__DIRECTIONS FOR THIS TASK__
Write out the whole listing again, exactly as given.
* begin DATA PROVIDED *
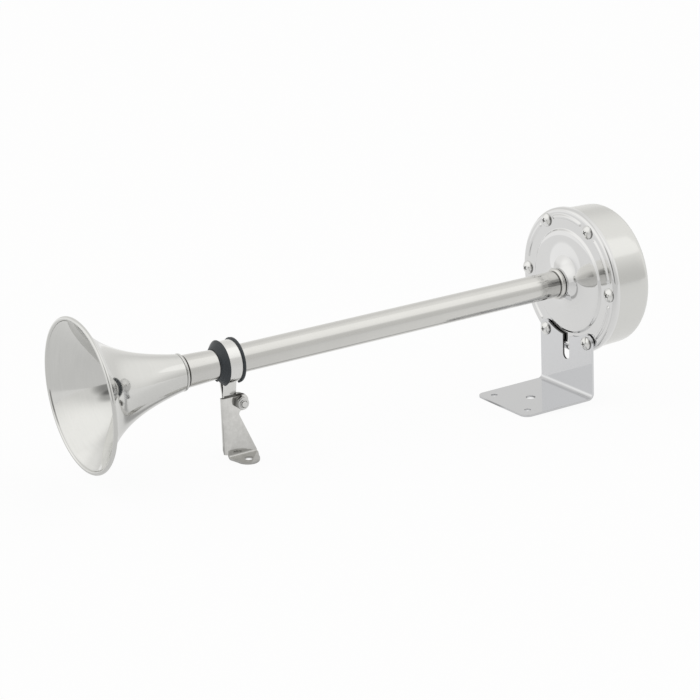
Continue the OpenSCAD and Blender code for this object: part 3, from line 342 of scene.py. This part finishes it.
def seamLine(tree, colour, place, middle, half, depth):
    # painted shade: a dark line round the trumpet in the gap where two pieces meet
    parts = addNode(tree, "ShaderNodeSeparateXYZ")
    tree.links.new(place, parts.inputs["Vector"])
    away = mathNode(tree, "ABSOLUTE", mathNode(tree, "SUBTRACT", parts.outputs["X"], middle * mm))
    return mixColour(tree, mapRange(tree, away, half * 0.5 * mm, half * mm, depth, 0), colour, gapShadeColour)


usualFinish = {
    "metal": 1.0, "grain": 0.5, "smear": 0.5, "blotches": 30.0, "scratches": 0.0, "seams": (),
    "roughSpread": 0.1, "scratchRough": 0.12, "scratchDepth": 0.4,
    "bump": 0.2, "depth": 0.02,       # mm
}


def makeFinish(name, changes):
    finish = {**usualFinish, **changes}
    material = bpy.data.materials.new(name)
    material.use_nodes = True
    tree = material.node_tree
    shader = tree.nodes["Principled BSDF"]
    shader.inputs["Metallic"].default_value = finish["metal"]
    place = addNode(tree, "ShaderNodeTexCoord").outputs["Object"]
    grain = placeGroup(tree, grainGroup, {
        "Vector": place, "Lines": finish["lines"], "Blotches": finish["blotches"],
        "Grain": finish["grain"], "Smear": finish["smear"]})
    scratch = placeGroup(tree, scratchGroup, {"Vector": place, "Amount": finish["scratches"]}).outputs["Mask"]
    colour = mixColour(tree, grain.outputs["Tone"], (*finish["dark"], 1), (*finish["light"], 1))
    for seamX, half, depth in finish["seams"]:
        colour = seamLine(tree, colour, place, seamX, half, depth)
    # painted shade: this attribute darkens the colour where shade falls
    paintedShade = addNode(tree, "ShaderNodeAttribute", attribute_name="paintedShade")
    tree.links.new(mixColour(tree, paintedShade.outputs["Fac"], colour, paintedShadeColour), shader.inputs["Base Color"])
    spread = mathNode(tree, "MULTIPLY", grain.outputs["Rough"], finish["roughSpread"])
    marked = mathNode(tree, "MULTIPLY", scratch, finish["scratchRough"])
    rough = mathNode(tree, "ADD", mathNode(tree, "ADD", spread, marked), finish["rough"], clamp=True)
    tree.links.new(rough, shader.inputs["Roughness"])
    cut = mathNode(tree, "MULTIPLY", scratch, finish["scratchDepth"])
    bump = addNode(tree, "ShaderNodeBump", {"Strength": finish["bump"], "Distance": finish["depth"] * mm})
    tree.links.new(mathNode(tree, "SUBTRACT", grain.outputs["Height"], cut), bump.inputs["Height"])
    tree.links.new(bump.outputs["Normal"], shader.inputs["Normal"])
    return material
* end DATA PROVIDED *
__SOLUTION FOR THIS PROBLEM__
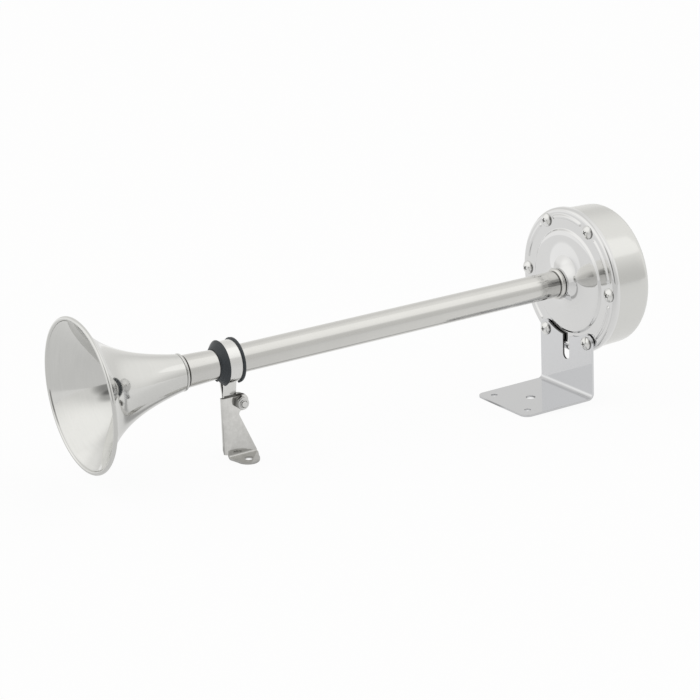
Continue the OpenSCAD and Blender code for this object: part 3, from line 342 of scene.py. This part finishes it.
def seamLine(tree, colour, place, middle, half, depth):
    # painted shade: a dark line round the trumpet in the gap where two pieces meet
    parts = addNode(tree, "ShaderNodeSeparateXYZ")
    tree.links.new(place, parts.inputs["Vector"])
    away = mathNode(tree, "ABSOLUTE", mathNode(tree, "SUBTRACT", parts.outputs["X"], middle * mm))
    return mixColour(tree, mapRange(tree, away, half * 0.5 * mm, half * mm, depth, 0), colour, gapShadeColour)


usualFinish = {
    "metal": 1.0, "grain": 0.5, "smear": 0.5, "blotches": 30.0, "scratches": 0.0, "seams": (),
    "roughSpread": 0.1, "scratchRough": 0.12, "scratchDepth": 0.4,
    "bump": 0.2, "depth": 0.02,       # mm
}


def makeFinish(name, changes):
    finish = {**usualFinish, **changes}
    material = bpy.data.materials.new(name)
    material.use_nodes = True
    tree = material.node_tree
    shader = tree.nodes["Principled BSDF"]
    shader.inputs["Metallic"].default_value = finish["metal"]
    place = addNode(tree, "ShaderNodeTexCoord").outputs["Object"]
    grain = placeGroup(tree, grainGroup, {
        "Vector": place, "Lines": finish["lines"], "Blotches": finish["blotches"],
        "Grain": finish["grain"], "Smear": finish["smear"]})
    scratch = placeGroup(tree, scratchGroup, {"Vector": place, "Amount": finish["scratches"]}).outputs["Mask"]
    colour = mixColour(tree, grain.outputs["Tone"], (*finish["dark"], 1), (*finish["light"], 1))
    for seamX, half, depth in finish["seams"]:
        colour = seamLine(tree, colour, place, seamX, half, depth)
    # painted shade: this attribute darkens the colour where shade falls
    paintedShade = addNode(tree, "ShaderNodeAttribute", attribute_name="paintedShade")
    tree.links.new(mixColour(tree, paintedShade.outputs["Fac"], colour, paintedShadeColour), shader.inputs["Base Color"])
    spread = mathNode(tree, "MULTIPLY", grain.outputs["Rough"], finish["roughSpread"])
    marked = mathNode(tree, "MULTIPLY", scratch, finish["scratchRough"])
    rough = mathNode(tree, "ADD", mathNode(tree, "ADD", spread, marked), finish["rough"], clamp=True)
    tree.links.new(rough, shader.inputs["Roughness"])
    cut = mathNode(tree, "MULTIPLY", scratch, finish["scratchDepth"])
    bump = addNode(tree, "ShaderNodeBump", {"Strength": finish["bump"], "Distance": finish["depth"] * mm})
    tree.links.new(mathNode(tree, "SUBTRACT", grain.outputs["Height"], cut), bump.inputs["Height"])
    tree.links.new(bump.outputs["Normal"], shader.inputs["Normal"])
    return material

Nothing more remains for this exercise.